It grows to 3 m tall and wide, with arching green shoots and opposite, pinnate, dark green leaves. Each leaf is divided into three oval-oblong leaflets which are about 3 cm long. It is a trailing, vine-like shrub.

As its name suggests, in the Northern Hemisphere winter jasmine flowers from November to March. The solitary flowers, often appearing on the bare stems (hence the Latin nudiflorum, literally "naked flower") have six petals and are bright yellow, or white, about 1 cm across, appearing in the leaf axils.

==Taxonomy==
It is known as yíng chūn huā (迎春花) in Mandarin Pinyin.

It is also known as 'jasmim-amarelo' in Portuguese (Brazil) and 'vinterjasmin' in Swedish.

It is called Gelsomino d'inverno or Gelsomino di San Giuseppe in Italiano.

It was collected in China by Robert Fortune.

It was first published and described by Lindl. in the Journal of the Horticultural Society of London Vol.1 on page 153 in 1846.

It was verified by United States Department of Agriculture and the Agricultural Research Service on 30 September 2011.

==Distribution and range==
It is native to China.

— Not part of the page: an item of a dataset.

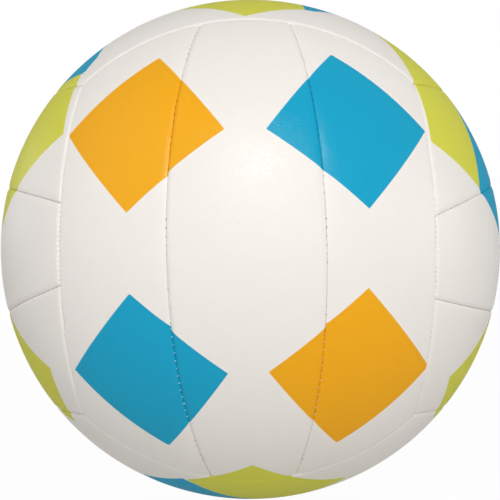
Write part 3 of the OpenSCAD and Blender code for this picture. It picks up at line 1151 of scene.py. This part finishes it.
@dataclass
class Valve:
    """The rubber valve behind the hole in the back: its collar and flange, and its soft core.

    Heights are millimetres from the middle of the ball, and radii are millimetres.
    """

    channel: float = 1.0
    core: float = 2.2
    core_foot: float = 2.8
    seat_gap: float = 0.05
    collar: float = 3.4
    collar_face: float = 104.5
    lip: float = 0.35
    stem: float = 4.5
    stem_tip: float = 3.8
    stem_end: float = 89.45
    stem_taper: float = 92.95
    air_hole: float = 1.2
    foot_low: float = 91.5
    foot_high: float = 93.0
    flange: float = 13.0
    flange_in: float = 101.1
    flange_out: float = 102.1
    funnel: float = 1.6
    funnel_depth: float = 0.8
    # Bevels and roundings: of the bore's mouth and the core's lip, of the stem's tip and the flange's
    # rim with its height, of the fillet below the collar, and of the core's foot
    mouth: float = 0.25
    tip: float = 0.3
    rim_height: float = 0.4
    fillet: float = 0.5
    foot_bevel: float = 0.2
    # Sharper edges than this angle aren't shaded smooth
    sharp: float = 35.0

    def arc(self, radius: float, first: float, last: float, steps: int = 6) -> list[tuple[float, float]]:
        """Points of a ball-shaped face between two distances from the axis."""
        return [(r, math.sqrt(radius * radius - r * r)) for r in np.linspace(first, last, steps)]

    def round_lip(self, outer: float, top: float, size: float, steps: int = 5) -> list[tuple[float, float]]:
        """Points of a rounded outer edge, from its side to its top."""
        turns = [math.pi / 2 * i / steps for i in range(steps + 1)]
        return [(outer - size + size * math.cos(t), top - size + size * math.sin(t)) for t in turns]

    def body_outline(self) -> list[tuple[float, float]]:
        """Half section of the valve's body."""
        bore, foot = self.core + self.seat_gap, self.core_foot + self.seat_gap
        return [
            (self.air_hole, self.stem_end),
            (self.stem_tip - self.tip, self.stem_end),
            (self.stem_tip, self.stem_end + self.tip),
            (self.stem, self.stem_taper),
            *self.arc(self.flange_in, self.stem, self.flange - self.tip),
            (self.flange, math.sqrt(self.flange_in**2 - self.flange**2) + self.rim_height),
            *self.arc(self.flange_out, self.flange - self.tip, self.collar + self.fillet),
            (self.collar, self.flange_out + self.fillet),
            *self.round_lip(self.collar, self.collar_face, self.lip),
            (bore + self.mouth, self.collar_face),
            (bore, self.collar_face - self.mouth),
            (bore, self.foot_high + self.seat_gap),
            (foot, self.foot_high + self.seat_gap),
            (foot, self.foot_low - self.seat_gap),
            (self.air_hole, self.foot_low - self.seat_gap),
        ]

    def core_outline(self) -> list[tuple[float, float]]:
        """Half section of the core, with the funnel that leads the needle in."""
        funnel = self.collar_face - self.funnel_depth
        turns = [math.pi / 2 * i / 4 for i in range(5)]
        reach = self.funnel - self.channel
        lead_in = [
            (self.channel + reach * (1 - math.sin(turn)), funnel + self.funnel_depth * math.cos(turn))
            for turn in turns
        ]
        return [
            (self.channel, self.foot_low),
            (self.core_foot - self.foot_bevel, self.foot_low),
            (self.core_foot, self.foot_low + self.foot_bevel),
            (self.core_foot, self.foot_high),
            (self.core, self.foot_high),
            *self.round_lip(self.core, self.collar_face, self.mouth, 3),
            *lead_in,
        ]

    def lathe(self, outline: list[tuple[float, float]], name: str, steps: int = 72) -> Object:
        """Turns a half section round the valve's axis, which leaves the ball along +Y."""
        bm = bmesh.new()
        corners = [bm.verts.new((r * MM, h * MM, 0)) for r, h in outline]
        edges = [bm.edges.new(pair) for pair in zip(corners, corners[1:] + corners[:1])]
        geometry = corners + edges
        bmesh.ops.spin(
            bm, geom=geometry, cent=(0, 0, 0), axis=(0, 1, 0), angle=math.tau, steps=steps, use_merge=True
        )
        bmesh.ops.remove_doubles(bm, verts=bm.verts, dist=0.001 * MM)
        bmesh.ops.recalc_face_normals(bm, faces=bm.faces)
        return finished(mesh_of(bm, name), name)

    def build(self) -> None:
        """Makes the valve's pieces and dresses those that the CAD model keeps."""
        body = self.lathe(self.body_outline(), "valve_collar_and_stem")
        grey = ValveRubber("moulded_grey_rubber", "57595A", "83847F")
        dress(body, grey.material(), "valve_rubber", "valve_body")
        core = self.lathe(self.core_outline(), "valve_needle_core")
        black = ValveRubber("moulded_black_rubber", "1C1C1D", "3A3A39")
        dress(core, black.material(), "core_rubber", "valve_core")
        for piece in (body, core):
            smooth_by_angle(piece, self.sharp)
        bladder = ValveRubber("butyl_bladder_rubber", "26272A", "4A4B4C", roughness=0.55, mottle=12.0)
        for node, material, slot in (
            ("bladder", bladder.material(), "bladder_rubber"),
            ("valve_washer", WovenCloth().material(), "washer_cloth"),
        ):
            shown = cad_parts[node]
            shown.data.materials.clear()
            shown.data.materials.append(material)
            LOG.info("%s: dressed", node)


def smooth_by_angle(piece: Object, degrees: float) -> None:
    """Shades a piece smooth, but for the edges that are sharper than an angle."""
    bm = bmesh.new()
    bm.from_mesh(piece.data)
    for edge in bm.edges:
        edge.smooth = not edge.is_manifold or edge.calc_face_angle(0.0) < math.radians(degrees)
    for face in bm.faces:
        face.smooth = True
    bm.to_mesh(piece.data)
    bm.free()


@dataclass(frozen=True)
class Lamp:
    """A square soft lamp that faces the ball: its place as seen from the ball, in degrees and metres."""

    name: str
    azimuth: float
    elevation: float
    power: float
    size: float = 0.5
    distance: float = 1.3

    def build(self) -> None:
        """Hangs the lamp."""
        data = bpy.data.lights.new(self.name, "AREA")
        data.shape = "SQUARE"
        data.size, data.energy = self.size, self.power
        lamp = bpy.data.objects.new(self.name, data)
        bpy.context.scene.collection.objects.link(lamp)
        way = towards(math.radians(self.azimuth), math.radians(self.elevation)) @ Group.FRONT.axes
        lamp.location = way * self.distance
        lamp.rotation_mode = "QUATERNION"
        lamp.rotation_quaternion = (-Vector(way)).to_track_quat("-Z", "Y")


@dataclass(frozen=True)
class Studio:
    """A pale floor, soft lamps and the camera."""

    room_light: float = 0.03
    floor_colour: str = "DADADA"
    floor_roughness: float = 0.9
    floor_size: float = 3.0
    # Share of white in the floor as the camera sees it
    floor_white: float = 0.97
    lamps: tuple[Lamp, ...] = (
        Lamp("upper_key", 4.0, 36.0, 5.6, size=0.30),
        Lamp("lower_key", 8.0, 17.0, 7.55, size=1.1),
        Lamp("right", 85.0, 8.0, 3.2),
        Lamp("left", -60.0, 28.0, 4.0, size=1.4),
        Lamp("left_back", -125.0, 12.0, 2.4),
        Lamp("back", 180.0, 8.0, 7.5),
    )

    # The camera's distance, the radius of the photographed outline and the photograph's width in
    # pixels, the ball's turn in degrees, and the ball's place in pixels
    distance: float = 3.423 * BALL_RADIUS * MM
    silhouette: float = 249.65
    frame_width: int = 500
    sensor: float = 36.0
    turn: tuple[float, float, float] = (0.039, -0.185, -0.729)
    ball_at: tuple[float, float] = (250.4, 249.3)
    nearest: float = 0.01

    def camera(self) -> None:
        """Stands the camera where the photograph was taken from."""
        about_x, about_y, about_z = (
            Matrix.Rotation(math.radians(angle), 3, axis) for angle, axis in zip(self.turn, "XYZ")
        )
        back = (about_z @ about_y @ about_x).transposed()
        shares = self.distance / (BALL_RADIUS * MM)
        data = bpy.data.cameras.new("camera")
        data.sensor_width = self.sensor
        data.lens = self.silhouette * math.sqrt(shares * shares - 1) * self.sensor / self.frame_width
        data.shift_x = (self.frame_width / 2 - self.ball_at[0]) / self.frame_width
        data.shift_y = (self.ball_at[1] - self.frame_width / 2) / self.frame_width
        camera = bpy.data.objects.new("camera", data)
        bpy.context.scene.collection.objects.link(camera)
        look = Matrix(((1, 0, 0), (0, 0, -1), (0, 1, 0)))
        place = Matrix.Translation(back @ Vector((0, -self.distance, 0)))
        camera.matrix_world = place @ (back @ look).to_4x4()
        data.clip_start = self.nearest
        bpy.context.scene.camera = camera

    def show_white(self, tree: NodeTree, kind: str, usual: NodeSocket, share: float) -> None:
        """Shows white by a share to the rays from the camera, off gloss and through glass.

        Args:
            tree: Node tree of the floor or of the world.
            kind: Type of the white node.
            usual: What the other rays meet.
            share: Share of the white.
        """
        ray = add_node(tree, "ShaderNodeLightPath")
        seen = ray.outputs["Is Camera Ray"]
        for name in ("Is Glossy Ray", "Is Transmission Ray"):
            either = {0: seen, 1: ray.outputs[name]}
            seen = add_node(tree, "ShaderNodeMath", either, operation="MAXIMUM").outputs[0]
        seen = add_node(tree, "ShaderNodeMath", {0: seen, 1: share}, operation="MULTIPLY").outputs[0]
        white = add_node(tree, kind, {"Color": linear(WHITE), "Strength": 1.0}).outputs[0]
        mixed = add_node(tree, "ShaderNodeMixShader", {0: seen, 1: usual, 2: white})
        out = next(node for node in tree.nodes if node.type.startswith("OUTPUT"))
        tree.links.new(mixed.outputs["Shader"], out.inputs["Surface"])

    def floor(self) -> None:
        """Lays the floor, which is white to the camera and still keeps the ball's shadow."""
        bm = bmesh.new()
        bmesh.ops.create_grid(bm, x_segments=8, y_segments=8, size=self.floor_size)
        bmesh.ops.translate(bm, verts=bm.verts, vec=(0, 0, -BALL_RADIUS * MM))
        floor = finished(mesh_of(bm, "floor"), "floor")
        material, shader = new_material("white_paper_floor")
        shader.inputs["Base Color"].default_value = linear(self.floor_colour)
        shader.inputs["Roughness"].default_value = self.floor_roughness
        self.show_white(material.node_tree, "ShaderNodeEmission", shader.outputs["BSDF"], self.floor_white)
        floor.data.materials.append(material)

    def world(self) -> None:
        """Fills the room with soft light and shows the camera a white background."""
        world = bpy.data.worlds.new("studio")
        bpy.context.scene.world = world
        world.use_nodes = True
        light = world.node_tree.nodes["Background"]
        light.inputs["Color"].default_value = linear(WHITE)
        light.inputs["Strength"].default_value = self.room_light
        self.show_white(world.node_tree, "ShaderNodeBackground", light.outputs["Background"], 1.0)

    def build(self) -> None:
        """Sets up the whole studio."""
        scene = bpy.context.scene
        scene.view_settings.view_transform = "Standard"
        self.floor()
        self.world()
        self.camera()
        for lamp in self.lamps:
            lamp.build()


def main() -> None:
    """Builds the dressed ball and its studio in order."""
    logging.basicConfig(level=logging.INFO, format="%(name)s: %(message)s")
    Cover().build()
    Stitching().build()
    Valve().build()
    Studio().build()


if __name__ == "__main__":
    main()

It is found within many Provinces of China, (including Guangxi, Gansu, Shanxi, Sichuan, Xizang (also referred to as Tibet) and Yunnan.

==Cultivation==
Jasminum nudiflorum is valued by gardeners as one of the few plants that are in flower during the winter months. It is frequently trained against a wall to provide extra warmth and shelter, but also lends itself to groundcover. It tolerates hard pruning and should be pruned in spring immediately after flowering; regular pruning will help to prevent bare patches. It can also be grown as a bonsai and is very tolerant of the wiring methods. It likes full sun or partial shade and is hardy.

It has gained the Royal Horticultural Society's Award of Garden Merit.
It can be propagated using the layering technique.